Copy each line of the material below that includes the string "materials".

######

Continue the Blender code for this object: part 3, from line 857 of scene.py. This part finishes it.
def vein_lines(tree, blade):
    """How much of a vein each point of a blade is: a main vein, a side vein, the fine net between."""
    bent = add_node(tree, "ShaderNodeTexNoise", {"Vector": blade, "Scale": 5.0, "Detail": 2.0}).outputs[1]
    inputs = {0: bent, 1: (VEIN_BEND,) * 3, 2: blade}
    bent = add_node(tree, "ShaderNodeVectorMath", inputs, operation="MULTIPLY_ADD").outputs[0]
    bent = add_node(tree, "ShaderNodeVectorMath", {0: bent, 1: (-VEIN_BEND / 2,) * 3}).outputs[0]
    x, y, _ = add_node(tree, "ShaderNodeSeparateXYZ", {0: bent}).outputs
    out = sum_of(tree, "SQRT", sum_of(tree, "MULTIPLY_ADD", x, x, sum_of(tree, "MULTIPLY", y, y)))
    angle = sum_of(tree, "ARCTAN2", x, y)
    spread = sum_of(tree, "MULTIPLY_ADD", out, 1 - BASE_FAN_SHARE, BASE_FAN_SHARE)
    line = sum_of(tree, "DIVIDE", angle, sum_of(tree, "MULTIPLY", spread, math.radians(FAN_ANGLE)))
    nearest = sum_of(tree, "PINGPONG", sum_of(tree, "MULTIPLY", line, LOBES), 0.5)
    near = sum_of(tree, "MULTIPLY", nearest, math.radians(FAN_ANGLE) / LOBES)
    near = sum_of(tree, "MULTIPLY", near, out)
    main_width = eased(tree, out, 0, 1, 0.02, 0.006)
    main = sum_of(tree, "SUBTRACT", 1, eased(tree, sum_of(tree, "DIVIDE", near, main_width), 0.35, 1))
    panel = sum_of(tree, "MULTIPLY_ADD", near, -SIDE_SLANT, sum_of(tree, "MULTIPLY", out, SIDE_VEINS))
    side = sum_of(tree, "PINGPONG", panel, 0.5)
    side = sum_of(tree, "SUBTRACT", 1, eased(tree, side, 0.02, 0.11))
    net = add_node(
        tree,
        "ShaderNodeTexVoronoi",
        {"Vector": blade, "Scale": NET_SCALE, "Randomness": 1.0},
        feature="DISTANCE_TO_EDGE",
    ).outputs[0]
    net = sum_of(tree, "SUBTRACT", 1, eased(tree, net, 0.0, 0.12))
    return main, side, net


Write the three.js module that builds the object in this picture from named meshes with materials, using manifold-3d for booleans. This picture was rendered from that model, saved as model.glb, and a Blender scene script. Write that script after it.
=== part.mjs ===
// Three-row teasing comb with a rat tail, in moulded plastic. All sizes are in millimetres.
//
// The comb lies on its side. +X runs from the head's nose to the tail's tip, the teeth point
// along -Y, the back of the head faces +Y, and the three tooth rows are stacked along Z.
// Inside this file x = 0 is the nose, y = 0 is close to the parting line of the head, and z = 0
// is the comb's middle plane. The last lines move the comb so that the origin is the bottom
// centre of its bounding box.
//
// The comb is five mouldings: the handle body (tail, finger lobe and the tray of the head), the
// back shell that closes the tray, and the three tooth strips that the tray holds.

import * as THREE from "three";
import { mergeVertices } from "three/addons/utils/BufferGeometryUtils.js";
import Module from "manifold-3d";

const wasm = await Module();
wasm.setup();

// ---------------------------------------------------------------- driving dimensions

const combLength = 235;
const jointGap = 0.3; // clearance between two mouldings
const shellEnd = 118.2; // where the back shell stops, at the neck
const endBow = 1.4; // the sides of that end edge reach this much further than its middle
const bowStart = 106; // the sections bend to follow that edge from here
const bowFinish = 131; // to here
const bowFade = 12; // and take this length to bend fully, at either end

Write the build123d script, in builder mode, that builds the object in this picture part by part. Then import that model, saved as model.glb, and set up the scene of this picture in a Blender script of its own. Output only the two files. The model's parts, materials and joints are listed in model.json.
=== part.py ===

######

Response
Write the three.js module that builds the object in this picture from named meshes with materials, using manifold-3d for booleans. This picture was rendered from that model, saved as model.glb, and a Blender scene script. Write that script after it.
Write the build123d script, in builder mode, that builds the object in this picture part by part. Then import that model, saved as model.glb, and set up the scene of this picture in a Blender script of its own. Output only the two files. The model's parts, materials and joints are listed in model.json.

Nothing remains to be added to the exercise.